They always are. I've got a long shelf full of books written in the 20th century about the specific situation of being in love with reading (somehow, I can't imagine such books existing at the end of the 21st century – can anybody really love reading electronically? Even if they can, the 'long shelf full' will be gone, replaced by a file list … as long as your electric bill is paid, that is, and provided your provider doesn't decide to reach out and yank stuff off your device for legal, quasi-legal, or the-hell-of-it reasons), and virtually all of them bear no resemblance to the writing their authors did prior to tackling that subject.
One of the problems is that, like Burns, most of these authors wait too long. Burns writes from his fifties, with two kids and most of his career behind him. He talks about how revivifying reading is for him, but The Joy of Books is as maudlin an act of nostalgia (playin' stickball and watchin' Uncle Miltie make their dutiful appearances, and endless childhood summers are invoked) as a leisurely stroll through yellowed old photo albums. That always happens in books like this: their ostensible purpose is to praise the way books stay vital and effective in our mental lives, but their end effect is to make them seem like just another much-missed feature of a simpler, now-vanished past. At one point in The Joy of Books, Burns watches his young son settle under a tree and commence reading Peter Pan (a childhood favorite of Burns', naturally), but there's no joy of reading in the description – instead, watching the boy blow on a blade of grass or climb around in the tree before settling to read, Burns is clearly just missing his own boyhood, not thrilling to the fact that his kid is about to read a great little book.

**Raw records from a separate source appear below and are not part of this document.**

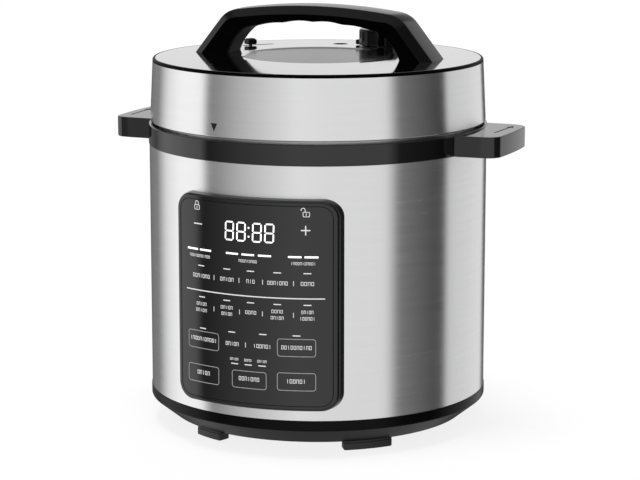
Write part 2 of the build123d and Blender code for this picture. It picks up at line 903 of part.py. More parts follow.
def slider_track():
    low = lid_high - 8.0
    middle = (slot_start + slot_end) / 2
    span = slot_end - slot_start + 16
    track = arc_block(slider_radius - 9, slider_radius + 9, low, lid_high - 1.6, middle, span)
    return track - arc_block(slider_radius - 6.4, slider_radius + 6.4, low + 3, lid_high, middle, span - 4)


os.makedirs("parts", exist_ok=True)
pieces = {
    "base_pan": base_pan, "feet": feet, "base_screws": base_screws, "support_posts": support_posts,
    "outer_shell": outer_shell, "collar_ring": collar_ring, "side_handle_screws": side_handle_screws,
    "inner_housing": inner_housing, "bayonet_ring": bayonet_ring,
    "inner_pot": inner_pot, "pot_base": pot_base,
    "heating_plate": heating_plate, "heating_element": heating_element, "heat_shield": heat_shield,
    "sensor_bracket": sensor_bracket, "sensor_cap": sensor_cap, "thermistor": thermistor,
    "sensor_spring": sensor_spring, "power_board": power_board, "board_components": board_components,
    "thermal_fuse": thermal_fuse, "pressure_switch": pressure_switch, "power_inlet": power_inlet,
    "inlet_pins": inlet_pins, "cup_holder": cup_holder, "condensation_cup": condensation_cup,
    "control_panel_housing": control_panel_housing, "control_panel_face": control_panel_face,
    "control_board": control_board, "display_module": display_module, "lid_side_band": lid_side_band,
    "lid_rim_trim": lid_rim_trim, "lid_top_plate": lid_top_plate, "lid_frame": lid_frame,
    "lid_posts": lid_posts, "inner_lid": inner_lid, "sealing_ring": sealing_ring, "seal_rack": seal_rack,
    "handle_cover": handle_cover, "handle_grip": handle_grip, "handle_screws": handle_screws,
    "valve_stem": valve_stem, "valve_seat": valve_seat, "anti_block_shield": anti_block_shield,
    "steam_valve_cap": steam_valve_cap, "float_guide": float_guide, "float_valve_pin": float_valve_pin,
    "float_seal": float_seal, "release_slider": release_slider, "slider_track": slider_track,
}
for node, make in pieces.items():
    save(make(), node)
save(side_handle(1), "right_side_handle")
save(side_handle(-1), "left_side_handle")
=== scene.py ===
import math

import bmesh
import bpy
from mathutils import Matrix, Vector


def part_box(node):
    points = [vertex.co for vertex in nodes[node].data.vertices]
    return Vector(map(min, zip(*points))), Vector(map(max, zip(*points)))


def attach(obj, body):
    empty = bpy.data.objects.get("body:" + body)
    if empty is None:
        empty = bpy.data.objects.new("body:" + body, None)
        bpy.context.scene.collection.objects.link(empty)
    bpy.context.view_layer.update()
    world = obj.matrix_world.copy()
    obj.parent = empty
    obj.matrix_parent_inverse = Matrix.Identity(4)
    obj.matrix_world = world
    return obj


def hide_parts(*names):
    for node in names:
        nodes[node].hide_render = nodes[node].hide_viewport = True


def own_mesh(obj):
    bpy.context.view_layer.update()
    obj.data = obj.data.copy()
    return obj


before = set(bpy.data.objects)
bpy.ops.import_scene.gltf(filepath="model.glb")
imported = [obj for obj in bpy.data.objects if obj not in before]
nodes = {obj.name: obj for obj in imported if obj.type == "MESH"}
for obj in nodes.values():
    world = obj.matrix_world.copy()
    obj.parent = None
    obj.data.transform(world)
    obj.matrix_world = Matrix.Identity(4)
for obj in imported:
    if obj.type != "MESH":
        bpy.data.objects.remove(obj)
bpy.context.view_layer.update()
scene = bpy.context.scene
mm = 0.001

# camera
cameraView = {
    "place": (0.7102, -1.7316, 0.5001), "tilt": 79.277, "turn": 22.3, "lens": 130.85, "sensor": 36,
    "shiftX": 0.003125,
}


def addCamera():
    data = bpy.data.cameras.new("camera")
    data.lens = cameraView["lens"]
    data.sensor_width = cameraView["sensor"]
    data.shift_x = cameraView["shiftX"]
    data.clip_end = 60
    camera = bpy.data.objects.new("camera", data)
    camera.location = cameraView["place"]
    camera.rotation_euler = (math.radians(cameraView["tilt"]), 0, math.radians(cameraView["turn"]))
    scene.collection.objects.link(camera)
    scene.camera = camera


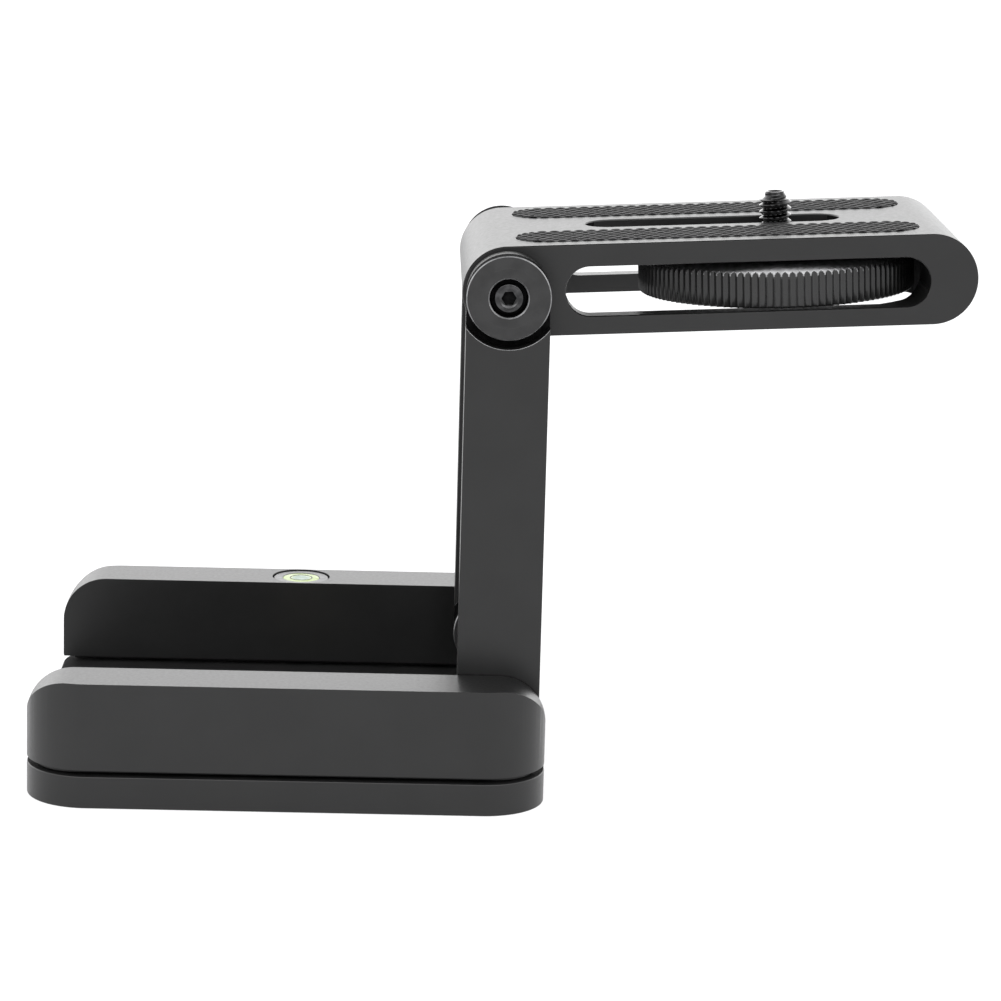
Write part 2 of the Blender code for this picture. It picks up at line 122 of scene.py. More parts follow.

So what's wrong with a little nostalgia, you might ask? Not much. But there's quite a bit wrong with a whole freakin' LOT of nostalgia, especially when it's combined – as it always is – with willful credulity. The combination prompts Burns to arias like this:
If, as Ezra Pound has said, literature is “news that stays news,” why are Flaubert and Balzac on the front pages of newspapers, Hardy and Dickens not on the covers of magazines, E.B. White and Truman Capote not on the tips of tongues where reasonable men and women congregate? Why not Anne Tyler on “Nightline,” “20/20” looking clearly at John Le Carre, “48 Hours” devoting at least that much time to Doris Kearns Goodwin?
When a former newsman assumes a lachrymose tone of writing and asks idiotic questions like that, you know one thing for certain: he's too busy setting up straw men to even think about what reading really does, or is, or can be (the straw man Geiger counter is always the summoning of a definition from “Webster's Collegiate Dictionary” - it's to be abhorred as a sure sign that the writer in question is mainly just yammering; Burns does it only three times in The Joy of Books).
There's some good, fun stuff here, of course – Burns can be an interesting common-touch writer, as when he laments the fleeting riches that afflict most of the literary world (then or now):
Maybe a writer can finagle a $30,000 advance for a book, but it will take him so long to write that his hourly rate works out to about the same as the guys who stuff the rodent remains into all-beef hot dogs. Maybe a magazine will pay him $2000 for an article, but by the time the check is in the mail. His is $3000 overdrawn at the bank and too depressed to start his next piece. Maybe a women's club will cough up $500 for a luncheon speech, but the chicken will be tough and the vegetables limp and in the question-and-answer period the ladies will find out that he and John Irving got drunk together one night after a seminar they were conducting on the future of the novel in the post-literate society and will hound him unmercifully for insights on Garp.
And he has the good sense to conclude his book with a list of books – lists of books, no matter whose, no matter where, are always good things. But for the most part, The Joy of Books is yet another misfire, yet another failed volume on the long shelf of books that are allegedly trying to anatomize this thing that gives us all so much pleasure. And maybe that's the problem: real books don't give pure, simple pleasure, and real readers don't look for it from the books they read … books are active company, sometimes joyful, yes, but sometimes aggravating or unsettling. Readers actively engaged in the daily grip of reading (as opposed to warmly, fuzzily remembering readin' under the tree down by the crick) wouldn't have it any other way.
Still, fair warning to Burns: if I ever get around to writing my own book on reading, I'm swiping his title just the same. Despite everything, I like its simplicity.